Cloudflare has revealed details about a National Security Letter (NSL) it received in February 2013 after a nearly four-year long legal battle with the FBI.
The company worked with the Electronic Frontier Foundation (EFF) to challenge the NSL it received, which was rescinded by the FBI in July 2013, shortly after Cloudflare enlisted the EFF’s help. In doing so, the FBI didn’t receive any customer information it sought from Cloudflare, but the gag order remained in effect, until last month when the FBI informed Cloudflare that the nondisclosure requirement was no longer necessary.
In a blog post on Tuesday, Cloudflare Counsel Kenneth R. Carter said that “[t]he gag order not only impacted our transparency report and our ability to talk about the sealed case, but Cloudflare has been involved in public policy discussions related to the Internet and matters of electronic communications both in Congress and in the public sphere more broadly since the early days of the company. We believe that participation in policy debates is an axiomatic part of our mission to build a better internet. The inability to disclose the receipt of NSLs and to participate in a robust discussion of the policy issues surrounding NSLs was important to Cloudflare and the members of our community.”
The 2013 NSL demanded Cloudflare turn over “transactional/activity logs” and email header information. Transactional information could include a wide range of data, such as the date an account is opened or closed, “screen-names and other online names associated with the account,” billing information, and IP addresses related to the account and its email addresses.

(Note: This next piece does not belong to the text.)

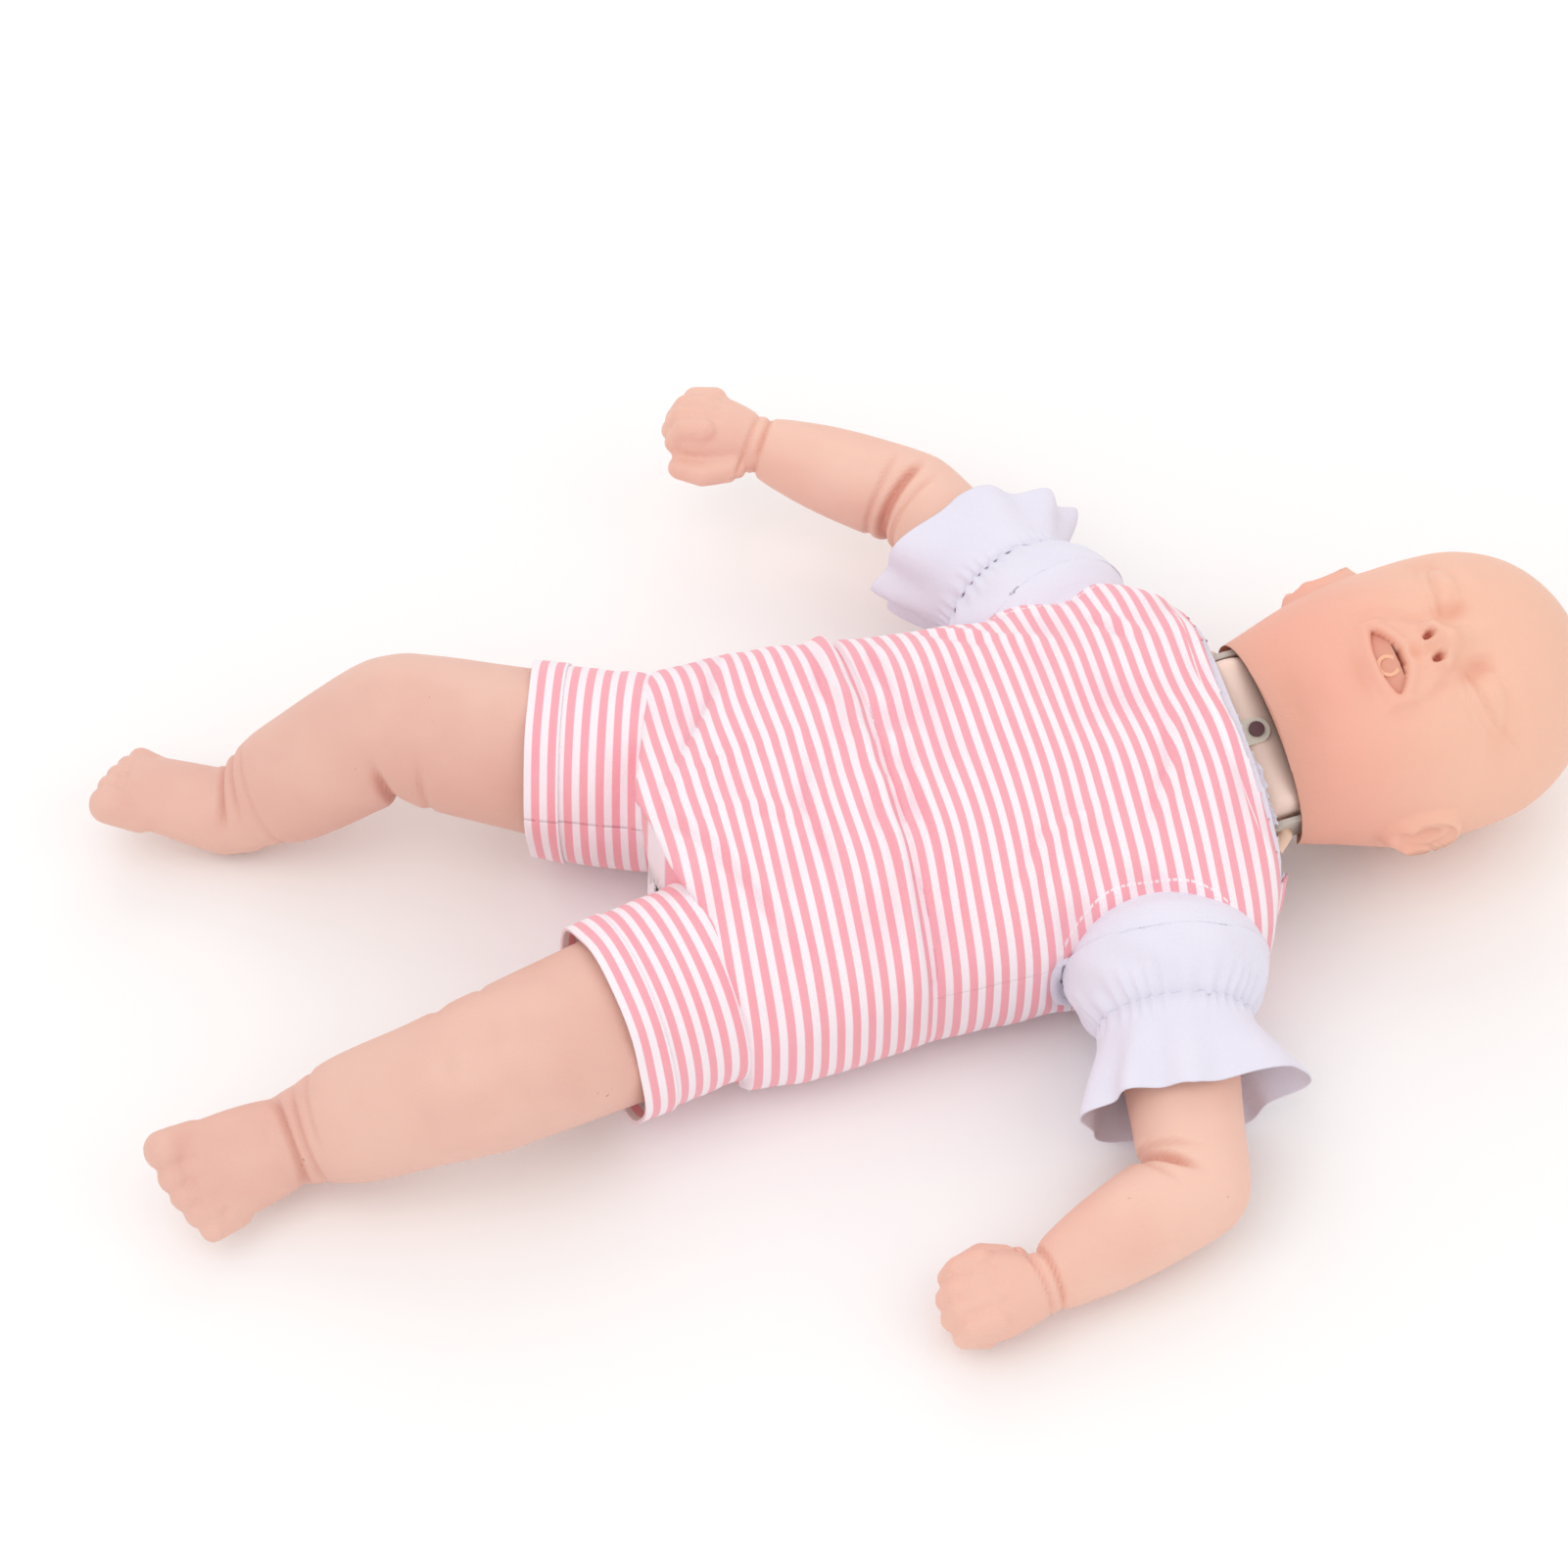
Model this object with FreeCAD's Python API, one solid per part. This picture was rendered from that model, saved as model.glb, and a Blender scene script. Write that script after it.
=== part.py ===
import FreeCAD, Part

import math
import os

# Infant manikin for practising resuscitation, lying on its back in a romper and a white shirt.
# Millimetres. +X runs from the feet to the crown, +Z is up, -Y is the manikin's left hand side.
# The origin lies on the floor, under the waist.

V = FreeCAD.Vector

# Driving sizes of the dressed torso
TORSO_HEIGHT = 104.0
HIP_HALF_WIDTH = 102.0
WAIST_HALF_WIDTH = 96.0
CHEST_HALF_WIDTH = 92.0
SHOULDER_HALF_WIDTH = 104.0
NECKLINE_HALF_WIDTH = 66.0
CROTCH_X = -92.0
WAIST_X = 22.0
SHOULDER_X = 122.0
NECKLINE_X = 184.0
BIB_END_X = 172.0
SHELL_END_X = 168.0
FLAT_BACK_SHARE = 0.5
BACK_TRIM = 0.4

# Layers of the torso, from the outside in
ROMPER_CLOTH = 1.2
SHIRT_CLOTH = 1.0
LAYER_GAP = 0.3
SHELL_WALL = 2.5
LUNG_BAG_THICKNESS = 2.4

# Chest mechanism
CHEST_TRAVEL = 30.0
CHEST_SIDE_GAP = 8.0
CHEST_RIM_Z = 55.0
CHEST_SHOULDER_X = 74.0
CHEST_SHOULDER_Y = 71.0
SHELL_SPLIT_Z = 50.0
CHEST_SPLIT_Z = 58.0
POST_X = 92.0
POST_RADIUS = 6.0
POST_OVERLAP = 12.0
GUIDE_CLEARANCE = 0.4
GUIDE_WALL = 3.4
GUIDE_TOP_Z = 50.0
SPRING_RADIUS = 15.0
SPRING_WIRE_RADIUS = 1.2
SPRING_TURNS = 7
SPRING_PAD_RADIUS = 19.0
SPRING_PAD_DEPTH = 4.0
SCREW_PLACES = ((-40.0, 38.0), (-40.0, -38.0), (8.0, 42.0), (8.0, -42.0))
CLICKER_X = 50.0
CLICKER_RADIUS = 7.0
CLICKER_HEIGHT = 3.6

# Limb roots: plane, collar and flange of each soft limb
HIP = V(-62.0, 57.0, 48.0)
SHOULDER = V(SHOULDER_X, 95.0, 50.0)
ROOT_GAP = 0.5
NECK_CLEARANCE = 0.5
LEG_NECK_RADIUS = 16.0
LEG_FLANGE_RADIUS = 23.0
ARM_NECK_RADIUS = 13.0
ARM_FLANGE_RADIUS = 18.0
FLANGE_THICKNESS = 3.0
FLANGE_DEPTH = 9.0
ARM_POCKET_RADIUS = 46.0

# Direction and roll of each limb's root axis, in degrees
LEG_POSE = {"right": (164.0, -1.1, 15.0), "left": (-167.6, -1.3, -40.0)}
ARM_POSE = {"right": (110.4, -0.8, 104.8), "left": (-98.1, -12.6, -92.5)}

# Bend of each elbow, and of each wrist after it, in degrees
ARM_BEND = {"right": (38.8, 3.5), "left": (60.7, 18.1)}

# Leg moulding
THIGH_LENGTH = 115.5
SHIN_LENGTH = 84.5
FOOT_LENGTH = 56.0
THIGH_ANGLE = 11.3
KNEE_BEND = 44.6
ANKLE_BEND = 49.9
THIGH_RADIUS = 36.0
KNEE_RADIUS = 32.0
CALF_RADIUS = 27.0
ANKLE_RADIUS = 20.0
FOOT_HALF_WIDTH = 22.0
FOOT_HALF_DEPTH = 13.0

# Arm moulding
UPPER_ARM_LENGTH = 99.0
FOREARM_LENGTH = 77.0
UPPER_ARM_RADIUS = 24.5
ELBOW_RADIUS = 22.0
FOREARM_RADIUS = 19.0
WRIST_RADIUS = 13.8
FIST_LENGTH = 40.0
FIST_HALF_WIDTH = 20.0
FIST_HALF_DEPTH = 15.0

# Clothes on the limbs
ROMPER_LEG_RADIUS = 42.0
ROMPER_LEG_LENGTH = 52.0
CUFF_WIDTH = 15.0
CUFF_THICKNESS = 1.4
SLEEVE_ROOT_RADIUS = 42.0
SLEEVE_SEAM_RADIUS = 32.0
SLEEVE_LENGTH = 27.0
FLOUNCE_LENGTH = 40.0
FLOUNCE_HALF_WIDTH = 47.0
FLOUNCE_HALF_HEIGHT = 33.0
FLOUNCE_PLEATS = 9
ARMHOLE_RADIUS = 47.0
ARMHOLE_X = 112.0
ARMHOLE_Y = 131.0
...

“Under the USA FREEDOM Act of 2015, the FBI is required to periodically review outstanding NSLs and lift gag orders on its own accord if circumstances no longer support a need for secrecy,” EFF staff attorney Andrew Crocker wrote in a post to the organization’s website. “As we’ve seen, this periodic review process has recently resulted in some very selective transparency by the FBI, which has nearly complete control over the handful of NSL gags it retracts, not to mention the hundreds of thousands it leaves in place. Make no mistake: this process is irredeemably flawed. It fails to place on the FBI the burden of justifying NSL gag orders in a timely fashion to a neutral third party, namely a federal court. Nevertheless, Cloudflare’s fight demonstrates that it is not unreasonable to require the FBI to relinquish some of its customary secrecy in national security cases.”

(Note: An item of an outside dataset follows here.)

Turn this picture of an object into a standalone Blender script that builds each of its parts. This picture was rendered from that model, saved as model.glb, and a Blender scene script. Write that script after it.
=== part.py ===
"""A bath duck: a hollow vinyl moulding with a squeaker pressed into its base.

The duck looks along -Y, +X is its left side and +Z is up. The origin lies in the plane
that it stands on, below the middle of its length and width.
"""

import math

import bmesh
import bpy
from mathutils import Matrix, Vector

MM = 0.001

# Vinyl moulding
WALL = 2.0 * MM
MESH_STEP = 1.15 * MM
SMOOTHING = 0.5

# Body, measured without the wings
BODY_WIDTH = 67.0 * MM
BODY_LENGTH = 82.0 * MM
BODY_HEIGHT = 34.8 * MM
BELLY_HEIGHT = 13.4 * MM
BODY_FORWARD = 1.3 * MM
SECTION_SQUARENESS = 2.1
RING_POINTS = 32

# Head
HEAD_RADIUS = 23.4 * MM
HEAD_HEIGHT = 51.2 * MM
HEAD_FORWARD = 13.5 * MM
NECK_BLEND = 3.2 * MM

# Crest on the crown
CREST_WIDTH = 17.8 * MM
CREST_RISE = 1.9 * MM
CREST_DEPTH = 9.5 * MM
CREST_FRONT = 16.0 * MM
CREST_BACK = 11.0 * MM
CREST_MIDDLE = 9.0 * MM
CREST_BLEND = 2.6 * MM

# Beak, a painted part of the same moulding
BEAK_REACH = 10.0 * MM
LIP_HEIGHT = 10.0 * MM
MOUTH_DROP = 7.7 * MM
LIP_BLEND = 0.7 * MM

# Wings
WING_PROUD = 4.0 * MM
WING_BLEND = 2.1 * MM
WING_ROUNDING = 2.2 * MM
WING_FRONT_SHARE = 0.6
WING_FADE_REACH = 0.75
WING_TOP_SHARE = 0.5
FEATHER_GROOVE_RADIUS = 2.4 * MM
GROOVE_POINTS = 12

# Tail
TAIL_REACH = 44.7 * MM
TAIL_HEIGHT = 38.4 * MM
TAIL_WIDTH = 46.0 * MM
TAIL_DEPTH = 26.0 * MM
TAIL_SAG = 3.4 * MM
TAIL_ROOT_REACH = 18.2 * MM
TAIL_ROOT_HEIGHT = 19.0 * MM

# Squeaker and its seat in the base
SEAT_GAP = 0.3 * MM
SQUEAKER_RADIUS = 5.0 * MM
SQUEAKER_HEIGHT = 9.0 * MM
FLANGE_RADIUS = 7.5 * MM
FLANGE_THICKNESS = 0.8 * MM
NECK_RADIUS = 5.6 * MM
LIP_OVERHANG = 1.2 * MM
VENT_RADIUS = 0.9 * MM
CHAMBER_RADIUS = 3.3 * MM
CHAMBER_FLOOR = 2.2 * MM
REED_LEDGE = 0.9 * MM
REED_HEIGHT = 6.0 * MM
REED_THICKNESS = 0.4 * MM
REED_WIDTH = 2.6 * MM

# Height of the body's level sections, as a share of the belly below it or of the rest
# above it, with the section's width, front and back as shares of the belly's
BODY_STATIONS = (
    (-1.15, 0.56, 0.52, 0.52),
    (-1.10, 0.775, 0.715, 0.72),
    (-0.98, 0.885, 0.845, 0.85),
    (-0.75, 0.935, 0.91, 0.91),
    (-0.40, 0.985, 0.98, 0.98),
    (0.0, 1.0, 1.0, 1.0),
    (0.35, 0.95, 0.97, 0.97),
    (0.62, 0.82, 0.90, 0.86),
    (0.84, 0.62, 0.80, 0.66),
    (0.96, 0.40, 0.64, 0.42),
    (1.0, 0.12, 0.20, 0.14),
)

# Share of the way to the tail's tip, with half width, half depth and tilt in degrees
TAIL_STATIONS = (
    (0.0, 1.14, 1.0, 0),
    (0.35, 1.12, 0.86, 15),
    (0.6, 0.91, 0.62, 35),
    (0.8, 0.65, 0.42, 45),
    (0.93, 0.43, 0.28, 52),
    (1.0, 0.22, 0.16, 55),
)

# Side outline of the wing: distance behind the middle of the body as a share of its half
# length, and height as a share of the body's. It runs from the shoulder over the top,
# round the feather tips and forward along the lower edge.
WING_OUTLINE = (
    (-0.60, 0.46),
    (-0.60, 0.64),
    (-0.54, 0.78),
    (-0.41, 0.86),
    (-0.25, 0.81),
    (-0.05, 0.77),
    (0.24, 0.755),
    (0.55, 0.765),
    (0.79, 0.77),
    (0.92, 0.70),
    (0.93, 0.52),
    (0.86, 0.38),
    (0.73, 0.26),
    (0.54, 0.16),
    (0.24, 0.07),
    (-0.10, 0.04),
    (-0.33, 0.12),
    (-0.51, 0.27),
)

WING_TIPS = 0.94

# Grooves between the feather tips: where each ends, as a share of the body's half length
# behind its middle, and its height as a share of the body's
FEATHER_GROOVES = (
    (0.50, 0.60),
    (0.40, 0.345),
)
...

Cloudflare isn’t the only EFF client that has been involved in legal challenges surrounding NSLs and gag orders. According to EFF, Credo Mobile is challenging two NSLs issued in 2013 and their related gag orders. The EFF argues that the NSL system violates the constitiution in the Ninth Circuit.
Details about the NSL program have been slowly filtering out with the resolution of court challenges.
Also on Tuesday, Cloudflare released its latest transparency report which shows that Cloudflare received nine requests from law enforcement in the second half of 2016, affecting 17 accounts, and answered six of those requests. The total number of domains affected was 2,586, but the company notes that some two-thirds of them came from “a small number of subpoenas received.” The company received one search warrant and one Pen/Tap order during the period, but was also served 60 court orders, the most in any of its transparency reports, of which it answered 55.
Law enforcement agencies including the FBI may gain greater surveillance powers under the incoming U.S. administration, though the relationship between the agencies and the administration faces its own challenges.